**SHORT PROBLEM:**
Every line of the material that follows must be printed again exactly.

**DATA EXTRACT:**
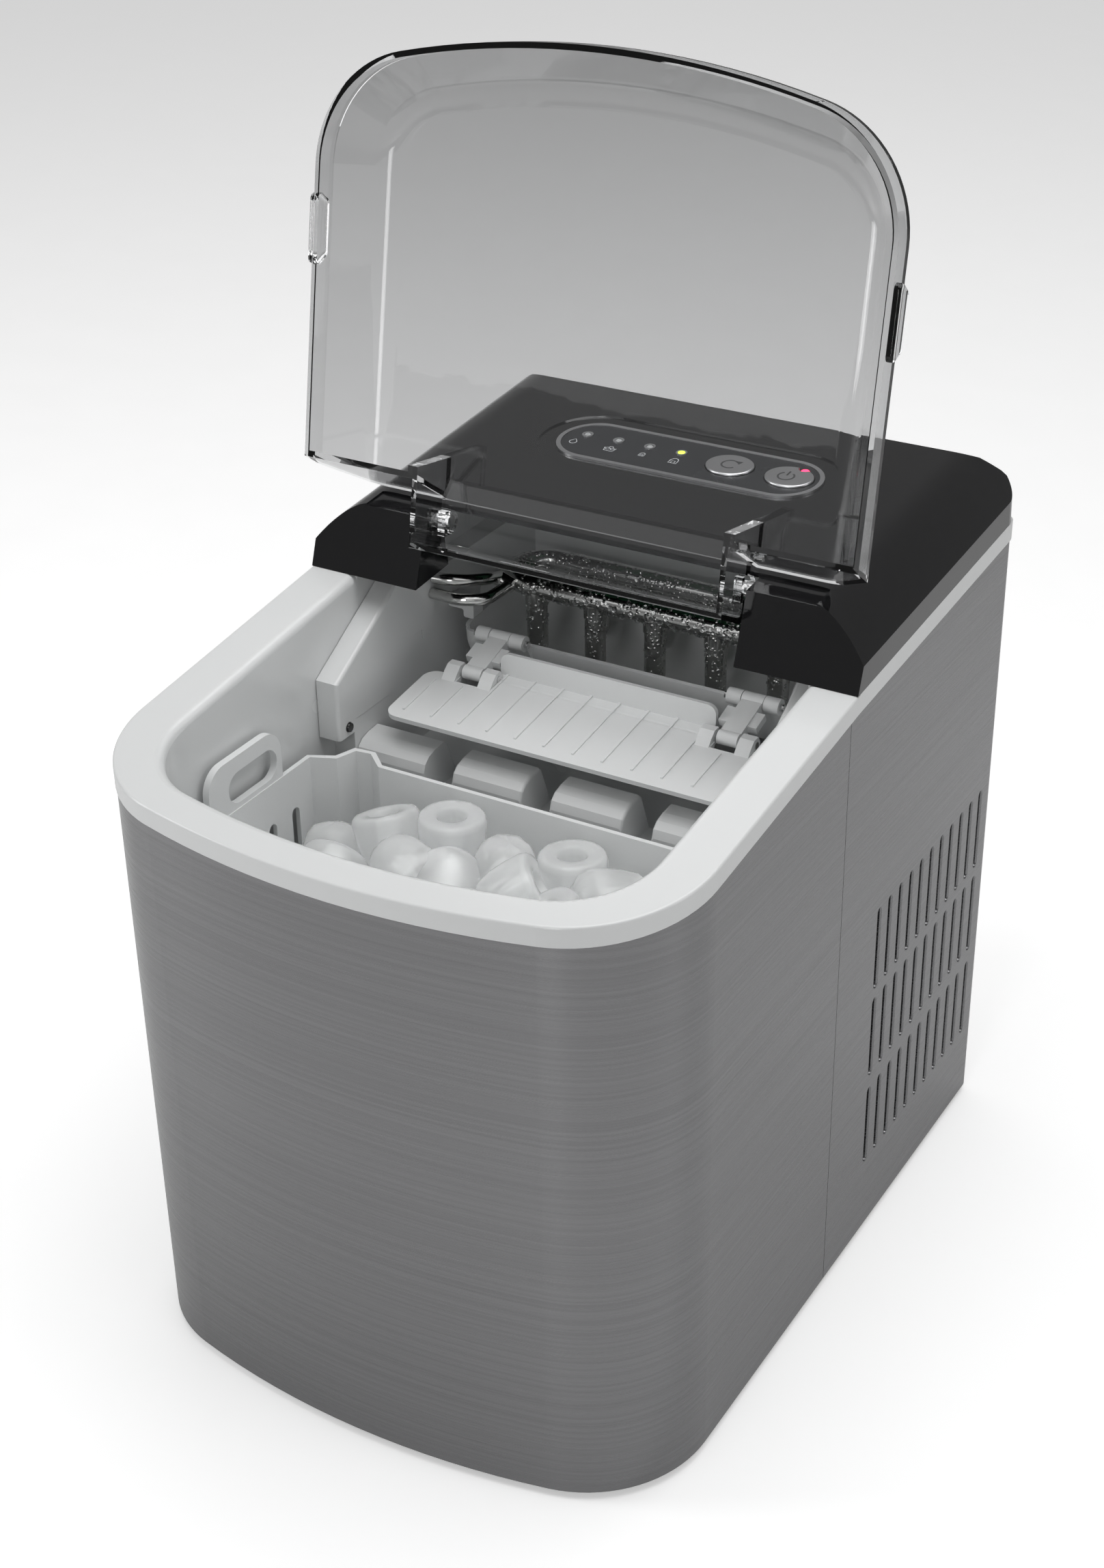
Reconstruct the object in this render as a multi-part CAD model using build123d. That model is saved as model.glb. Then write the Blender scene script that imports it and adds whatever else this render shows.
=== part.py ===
from build123d import *
import os
from math import atan2, cos, pi, radians, sin, sqrt, tan

os.makedirs("parts", exist_ok=True)

# Countertop ice maker, in millimetres. X is to the right, +Y to the rear, Z up.
# The origin is under the middle of the cabinet, on the table.

# ---- driving dimensions -------------------------------------------------
HALF_W = 121.0            # half width of the cabinet
Y_FRONT = -165.0          # front of the curved face
Y_REAR = 162.5            # flat back of the cabinet
COVER_BACK = 165.0        # back of the cover, which overhangs the cabinet
CORNER_R = 52.5           # front corner radius, seen from above
FRONT_R = 349.0           # bow of the front face, seen from above
REAR_R = 6.0              # rear corner radius
TILT = 6.958              # slope of the rim under the lid and of the ice mechanism, in degrees
COVER_TILT = 4.4          # slope of the rim and the cover behind the lid, in degrees
KNEE_Y = 8.0              # where the two slopes meet
RIM_Z = 274.24            # height of the rim's top face at y = 0
RIM_H = 8.0               # thickness of the white rim
SKIN = 0.8                # steel sheet
SKIN_INSET = 0.5          # the steel sits this far inside the rim
SKIN_Z = 4.0              # lower edge of the steel
SEAM_Y = 2.5              # joint between front wrap and side panels
SEAM_GAP = 0.3
WALL = 2.5                # moulded wall
GAP = 0.3                 # clearance between separate pieces

LINER_W = 100.3           # inner half width of the liner
LINER_FRONT = -149.0      # inner front of the liner
LINER_CORNER_R = 36.0
LINER_FRONT_R = 333.0
WELL_BACK = -16.0         # rear wall of the deep front well
WELL_Z = 60.5             # floor of the well, which is the water tank
SHELF_Z = 190.5           # floor under the freezing tray
SHELF_BACK = 132.0
LEDGE_X = 90.3            # inner face of the side ledges

COVER_CREASE = 10.4       # height of the cover's upright edge above the rim
COVER_TOP = 27.9          # height of the cover's top above the rim
COVER_SHELF = 26.7        # lower landing behind each hinge housing's front edge
COVER_EDGE_Y = 22.3       # front edge of the roof between the hinge housings
NOTCH_X = 70.5            # inner side of the hinge housings
HOUSING_FOOT = -2.0       # lower front edge of the hinge housings
HOUSING_SLOPE = 0.44      # backward lean of the housing's face, per millimetre of height

HINGE_Y = 25.45           # lid hinge, in the sloping frame of the rim
HINGE_Z = 22.8
LID_OPEN = 106.96         # opening angle, in degrees
LID_W = 119.3             # half width of the lid's lower edge
LID_LEN = 167.2
LID_TOP = 26.4
LID_CREASE = 9.9
LID_WALL = 2.2
LID_Y = 5.0               # rear lower edge of the closed lid, in the rim frame
LID_Z = 0.5
TONGUE_X = 68.3           # half width of the lid's hinge tongue
PIN_R = 3.0
RUN = 0.06                # radial running clearance

TRAY_Y = 88.0             # pivot of the freezing tray
TRAY_Z = 238.0
TRAY_R = 33.2
TRAY_X = 83.0
TRAY_WALL = 2.0
FINGER_PITCH = 28.3
FINGER_R = 4.5
TUBE_R = 4.6
TUBE_Z = 251.5
ROW_FRONT_Y = 76.0
ROW_REAR_Y = 104.0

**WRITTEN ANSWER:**
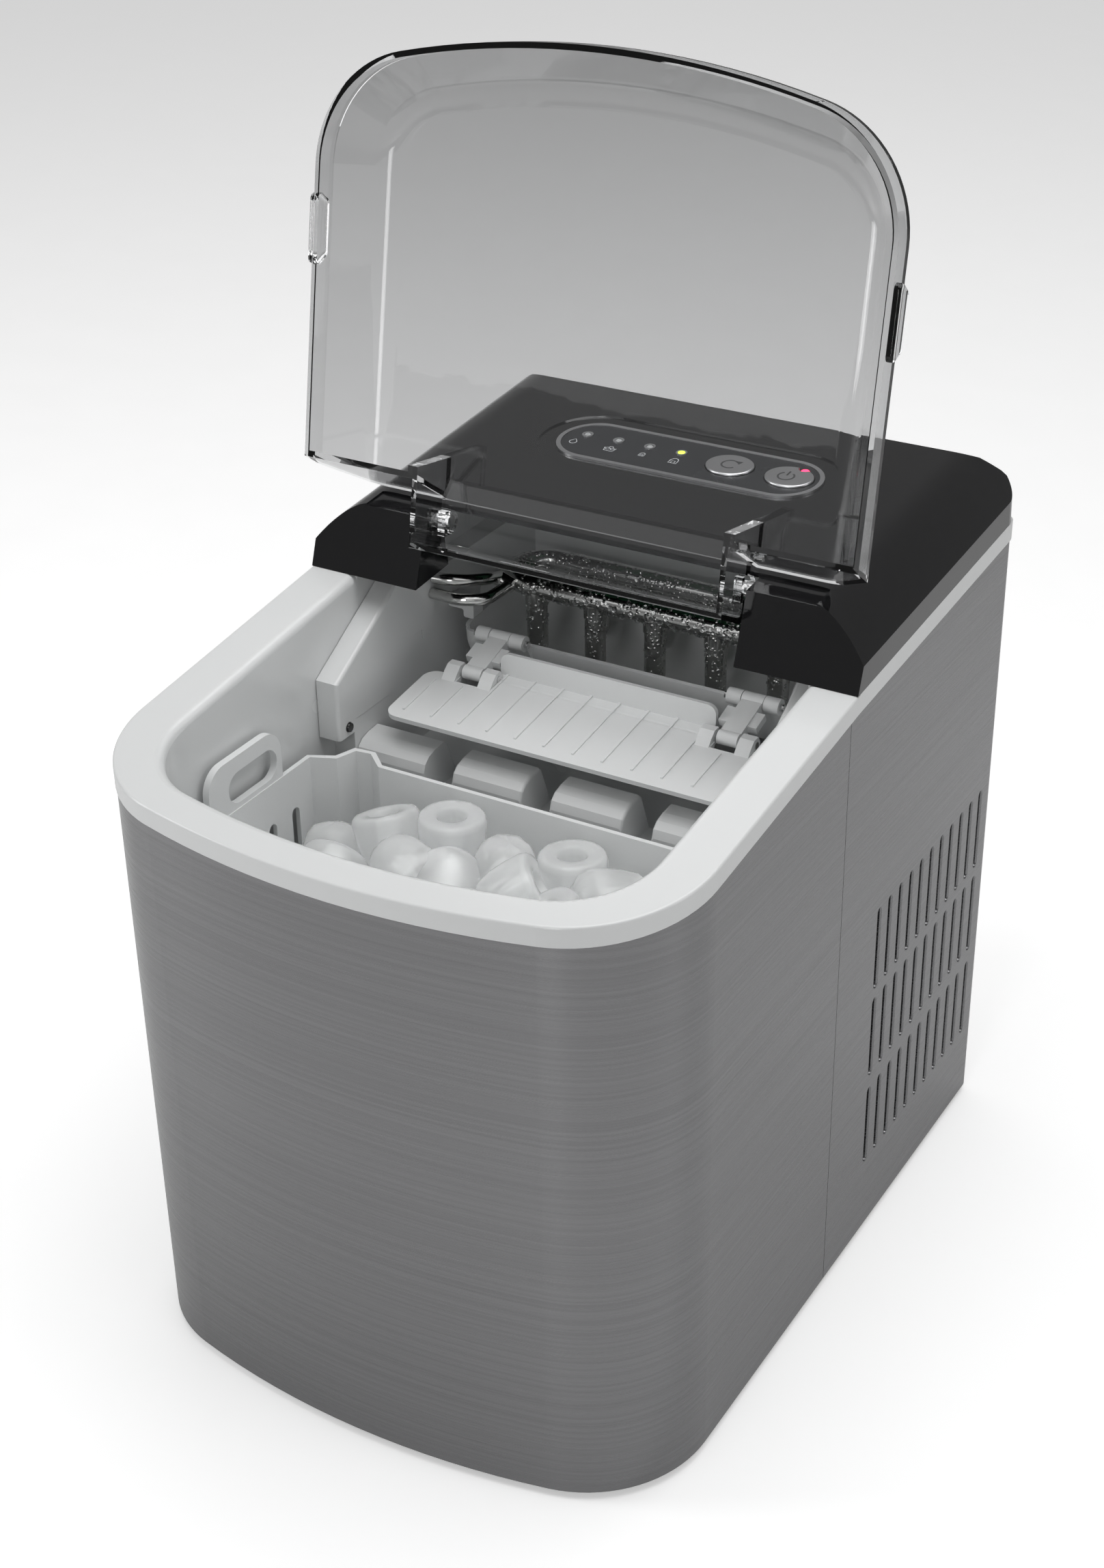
Reconstruct the object in this render as a multi-part CAD model using build123d. That model is saved as model.glb. Then write the Blender scene script that imports it and adds whatever else this render shows.
=== part.py ===
from build123d import *
import os
from math import atan2, cos, pi, radians, sin, sqrt, tan

os.makedirs("parts", exist_ok=True)

# Countertop ice maker, in millimetres. X is to the right, +Y to the rear, Z up.
# The origin is under the middle of the cabinet, on the table.

# ---- driving dimensions -------------------------------------------------
HALF_W = 121.0            # half width of the cabinet
Y_FRONT = -165.0          # front of the curved face
Y_REAR = 162.5            # flat back of the cabinet
COVER_BACK = 165.0        # back of the cover, which overhangs the cabinet
CORNER_R = 52.5           # front corner radius, seen from above
FRONT_R = 349.0           # bow of the front face, seen from above
REAR_R = 6.0              # rear corner radius
TILT = 6.958              # slope of the rim under the lid and of the ice mechanism, in degrees
COVER_TILT = 4.4          # slope of the rim and the cover behind the lid, in degrees
KNEE_Y = 8.0              # where the two slopes meet
RIM_Z = 274.24            # height of the rim's top face at y = 0
RIM_H = 8.0               # thickness of the white rim
SKIN = 0.8                # steel sheet
SKIN_INSET = 0.5          # the steel sits this far inside the rim
SKIN_Z = 4.0              # lower edge of the steel
SEAM_Y = 2.5              # joint between front wrap and side panels
SEAM_GAP = 0.3
WALL = 2.5                # moulded wall
GAP = 0.3                 # clearance between separate pieces

LINER_W = 100.3           # inner half width of the liner
LINER_FRONT = -149.0      # inner front of the liner
LINER_CORNER_R = 36.0
LINER_FRONT_R = 333.0
WELL_BACK = -16.0         # rear wall of the deep front well
WELL_Z = 60.5             # floor of the well, which is the water tank
SHELF_Z = 190.5           # floor under the freezing tray
SHELF_BACK = 132.0
LEDGE_X = 90.3            # inner face of the side ledges

COVER_CREASE = 10.4       # height of the cover's upright edge above the rim
COVER_TOP = 27.9          # height of the cover's top above the rim
COVER_SHELF = 26.7        # lower landing behind each hinge housing's front edge
COVER_EDGE_Y = 22.3       # front edge of the roof between the hinge housings
NOTCH_X = 70.5            # inner side of the hinge housings
HOUSING_FOOT = -2.0       # lower front edge of the hinge housings
HOUSING_SLOPE = 0.44      # backward lean of the housing's face, per millimetre of height

HINGE_Y = 25.45           # lid hinge, in the sloping frame of the rim
HINGE_Z = 22.8
LID_OPEN = 106.96         # opening angle, in degrees
LID_W = 119.3             # half width of the lid's lower edge
LID_LEN = 167.2
LID_TOP = 26.4
LID_CREASE = 9.9
LID_WALL = 2.2
LID_Y = 5.0               # rear lower edge of the closed lid, in the rim frame
LID_Z = 0.5
TONGUE_X = 68.3           # half width of the lid's hinge tongue
PIN_R = 3.0
RUN = 0.06                # radial running clearance

TRAY_Y = 88.0             # pivot of the freezing tray
TRAY_Z = 238.0
TRAY_R = 33.2
TRAY_X = 83.0
TRAY_WALL = 2.0
FINGER_PITCH = 28.3
FINGER_R = 4.5
TUBE_R = 4.6
TUBE_Z = 251.5
ROW_FRONT_Y = 76.0
ROW_REAR_Y = 104.0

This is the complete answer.